PROF. LILIWERI

http://www.lspr.edu
Jika ada hal yang paling ingin kutanyakan pada Prof. Liliweri adalah, mengapa banyaknya jumlah penelitian tidak berkorelasi dengan semakin terpecahkannya permasalahan bangsa ini. Seperti permasalahan stabilitas politik, kubu-kubuan, kemiskinan, ketimpangan hingga disintegrasi sosial dan lainnya. Padahal, saban tahun bangsa ini selalu menghasilkan penelitian-penelitian baru, yang saya yakin semua itu bermuara kepada tujuan untuk memberikan solusi bagi carut-marutnya negeri ini. Apakah itu terjadi karena penelitian itu hanya sebagai syarat kelulusan semata? Apa karena penelitian itu hanya berkutat di lingkungan civitas akademika? Atau karena terlalu banyak penelitian sehingga tidak ada eksekusi?
Alhamdulillah, dalam suatu kesempatan saya dipertemukan dengan Profesor itu, dan beliau pun menjawab, bahwa hal itu terjadi karena adanya dikotomi antara peneliti dengan pemerintah. Sehingga kerusakan yang terjadi pada suatu kebijakan pemerintahan, tidak dapat serta merta pula dilimpahkan kepada peneliti. Karena pembagian tugasnya sudah jelas, peneliti itu meneliti dan memberikan masukan-masukan kepada pemerintah, sedangkan tugas pemerintah ialah mengeksekusinya. Maka alangkah bagusnya jika pemimpin-pemimpin kita memiliki kepekaan tentang hal ini. Maka, alangkah indahnya jika pemimpin-pemimpin kita di eksekutif mengerti, dan mau menggunakan penelitian yang ada untuk membangun daerahnya.
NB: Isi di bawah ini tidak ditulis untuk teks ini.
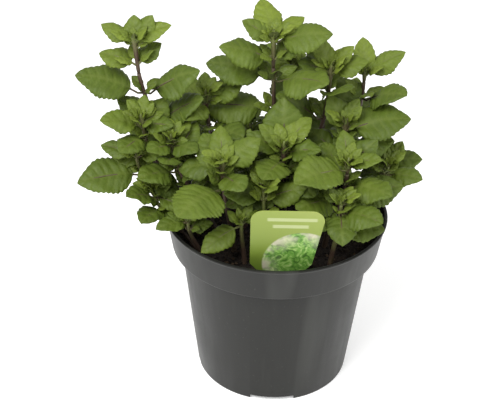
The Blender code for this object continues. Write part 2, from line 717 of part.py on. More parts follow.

Pemerintah dalam hal ini birokrat harus benar-benar memahami, bahwa suatu kebijakan diterapkan tetap ada aspek-aspek yuridisnya, sosiologisnya dan penelitian-penelitian lain yang dilakukan oleh peneliti. Hal ini bertujuan untuk menghasilkan suatu kebijakan yang benar-benar layak diterapkan ditengah-tengah masyarakat. Namun, Prof. Liliweri menggaris bawahi, bahwa suatu kebijakan pemerintah tidak bisa disalahkan sepenuhnya, karena pemerintah punya data-data penelitiannya sendiri yang sangat eksak (real dalam bentuk data), serta memiliki ahli di bidangnya. Hanya saja memang, dalam praktiknya ada oknum-oknum birokrat tengik yang menurunkan naluri intelektual, dan menaikkan naluri politik di lingkungan pemerintahan kita. Akibatnya, studi-studi yang berguna untuk membangun negeri tidak dapat dipakai  lagi. Oleh karena itu, membangun spirit akademis di pemerintahan mutlak diperlukan.
Selain itu, penyebab tetap terjadinya konflik, disintegrasi sosial dan sebagainya di masyarakat kita juga karena penelitian-penelitian kita berbasis teori yang telah usang. Sehingga tak mampu menjawab tantangan zaman. “Seperti tidak mampu menyelesaikan konflik-konflik yang terjadi,” kata Prof Liliweri siang itu di Hotel Grandhika, Medan (15/0917). Aku termangu dan mengangguk-angguk kecil. Pemilik disertasi berjudul prasangka konflik ini juga menyimpulkan, bahwa bola konflik yang ada di tengah-tengah masyarakat kita itu dilemparkan oleh aktor-aktor intelektual. Hal ini ia rujuk dari hipotesisnya yang mengatakan, “Semakin pintar seseorang, maka semakin tinggi bibit prasangka yang dibawanya. Karena di kampung-kampung itu aman-aman saja, sekalipun berbeda-beda agamanya (kultural)”. Ia mencontohkan hubungan kekerabatan yang besar itu pernah ia lihat sendiri di suatu daerah di Pulau Flores.
“Dimana ada komunitas yang sebelah Islam yang sebelah Katolik. Sebelah ada yang (maaf) makan daging babi, sebelah ada makan ayam normal-normal saja tidak ada masalah. Bahkan dari dulu sudah ada program untuk untuk memisahkan alat masak dan tempat makan. Ya, semua orang urus dirinya. Jadi orang muslim yang sungguh-sungguh, dan jadi orang katolik yang sungguh-sungguh”.

Ya, aku pikir benar apa yang dikatakan Prof. Liliweri bahwa berbagai macam persoalan bangsa ini bukan hanya soal penelitian, bukan juga semata soal kebijakan pemerintah. Tapi lebih dari itu bagaimana kita menghargai dan mengelola perbedaan yang ada dengan bijaksana. “Saya pikir no problem,” tutupnya.